Do not mix disposable or temporary tubs into the main stack if they make the daily containers harder to reach. Give them a separate small spot or keep them only when they fit inside one larger container. If the temporary stack overflows, remove the extras before adding another organizer. More storage should not become permission to keep every spare tub.
Check material condition before reusing any food container. If plastic is cracked, sticky, strongly stained, warped, or no longer closes well, it should not stay in the food storage rotation.
A container cabinet stays useful when unmatched pieces leave as soon as they are found.
Reset the system after dishes, not during cooking
The best time to protect the container system is when clean dishes are being put away.
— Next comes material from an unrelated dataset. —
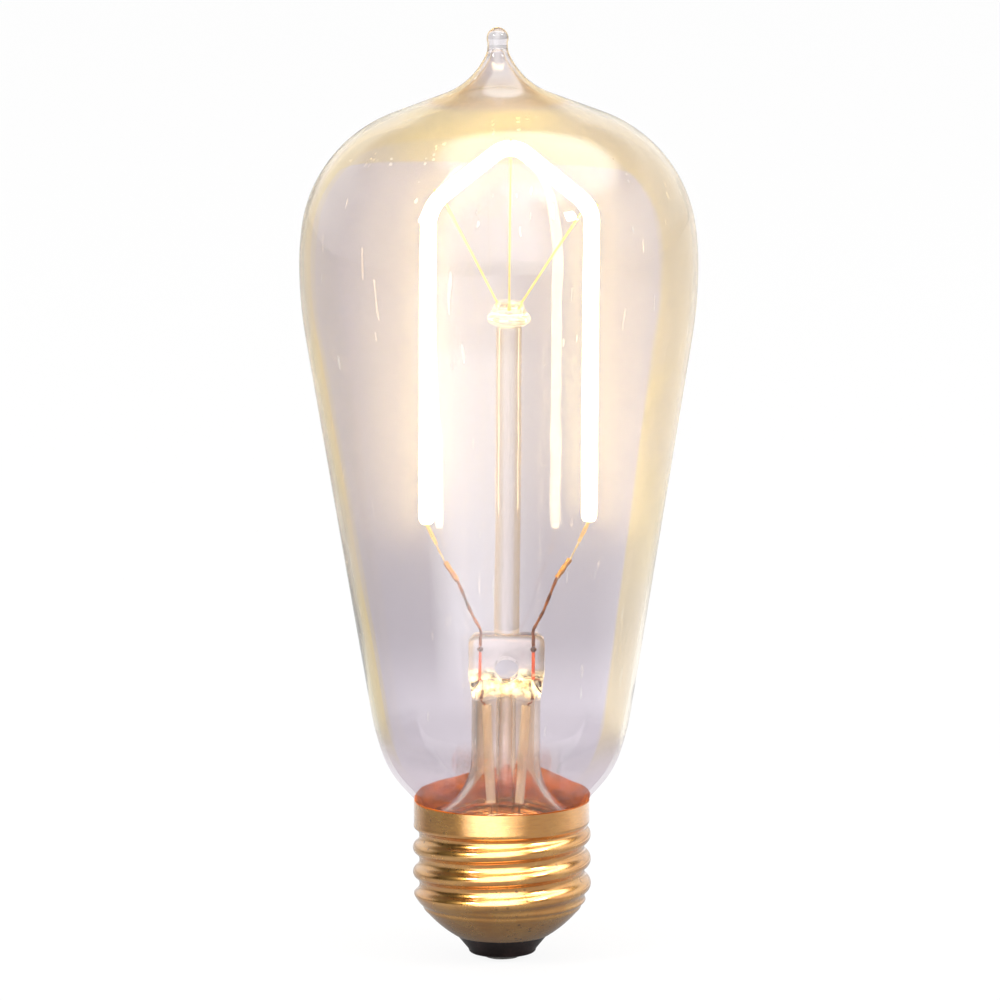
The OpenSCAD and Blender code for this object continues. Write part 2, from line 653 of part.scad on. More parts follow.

Cooking time is too late; the cabinet is already under pressure. After the dishwasher or drying rack is ready, match lids quickly, return bases to their shape stack, and remove anything that no longer has a partner. This tiny reset keeps the cabinet from drifting back into a mixed pile.
A weekly check can stay very small. Open the drawer or cabinet, straighten the lid bin, nest the bases again, and pull out any extra takeout pieces. If one size keeps causing trouble, adjust only that section instead of rebuilding everything. The system should be easy enough to repair in a few minutes.
- Put clean bases back by shape.
- File lids into the chosen lid zone.
- Match any loose lid before storing it.
- Remove unmatched or damaged pieces right away.
- Check the takeout container limit before closing the cabinet.
How to organize food containers and lids comes down to matching, editing, and making the return trip simple. Keep only containers that seal and get used, give lids one clear home, stack by shape, and reset the area when dishes are put away. The cabinet will not need to be perfect to become much easier to use.